Frequently asked questions
- What flying can be done at Level 2?
- All aviation activity is permitted at Level 2 provided you stick to published health restrictions, physical distancing and public health measures. All public transport, commercial, private and recreational aviation activity is allowed at Level 2, including commercial and recreational RPAS use.
- Who’s responsible for ensuring health guidelines are followed?
- The onus is on you – the operator, organisation, aero club or individual pilot – to make sure all health restrictions, physical distancing and public health measures are complied with. It’s expected that your organisation or club will have a COVID-19 safety plan in place before embarking on any aviation activity, so you can ensure everyone complies with the rules. Always check before a flight that pilots, crew and passengers are healthy.
- What are the rules about physical distancing?
- You should maintain physical distancing of 2m in public areas and 1m within controlled areas at all times. Where the size of an aircraft or cockpit limits the 1m spacing – small charter aircraft, flight training, or tandem operations for instance – then you must have a record keeping process in place to record who was involved, their contact details and other relevant information to allow robust and quick tracing in the event of infection. Remember to maintain good hygiene practices.
- How can I maintain a tracking log for contact tracing?
- Commercial operators can do this through their manifests, ticketing and passenger lists; and flight training through authorisation sheets and training records. It will be up to the individual organisation to develop their own plans. Private pilots can do this through a simple notebook or personal computer record. Remember to record all contacts during a flight, especially if landing at another airfield, airstrip, or location. A logbook entry is not enough.
- Are there any restrictions on where I can fly?
- There are no restrictions on where you can fly in New Zealand under Level 2. Maintain good travel records of your destinations and refuelling stops.
- What about cleaning the aircraft?
- Public heath guidelines require aircraft, headsets and any equipment in the aircraft to be cleaned before and after every flight or where maintanance is required.
- Is PPE required?
- Airline air transport operations should continue to follow Ministry of Health guidelines on the use of PPE. For other aviation activity, PPE is not usually needed to operate at Level 2 but follow Ministry of Health guidance.

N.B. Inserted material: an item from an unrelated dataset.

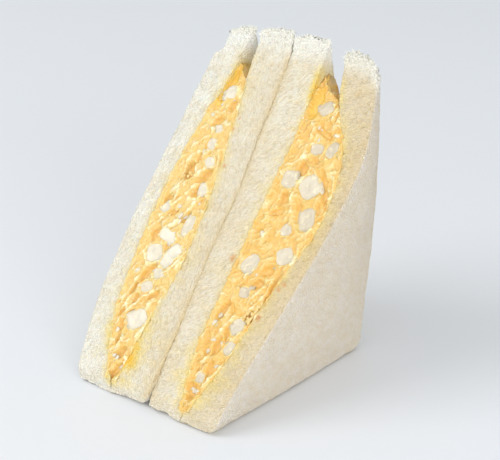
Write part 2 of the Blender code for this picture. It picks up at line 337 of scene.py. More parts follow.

Everyone involved in the activity should, at all times, follow Ministry of Health guidelines including personal hygiene guidance.
- What aircraft maintenance activities are allowed under Level 2?
- There are no restrictions regarding aircraft maintenance activities. If you’re a maintenance organisation or provider you must have a tracking system in place recording the names and contact details of everyone involved in any maintenance activities at your place of business. That allows for quick contact tracing in the event of a COVID-19 infection. You must comply with all other Level 2 restrictions..
- What about my flying currency requirements?
- The 3-month extension to flight BFR and competency check requirements remains in place, and currency extends for 3 months beyond your original expiry date, provided that date falls between 15 March and 24 June. Check the details on the CAA’s COVID-19 page. You’ll have to meet all rule and currency requirements to start flying again. Remember, you’ll still have to meet the 90-day requirement for three take-offs and landings before carrying passengers. An exemption is being prepared extending the 90-day IFR currency requirements to 180 days.
- What should I do if I’m operating under the currency exemption?
- Your currency remains valid for three months from the original expiry date, as per the exemption. It might be an idea, however, to do your BFR or competency check as soon as practical because there’ll be a higher demand for these checks.
- What about my medical currency?
- The extension of medical currencies to 24 June remains in place. Face-to-face general aviation medicals will be able to resume under Level 2. Contact your AME to schedule an appointment. The CAA is looking at options to manage any backlog caused by the earlier COVID-19 restrictions, if required.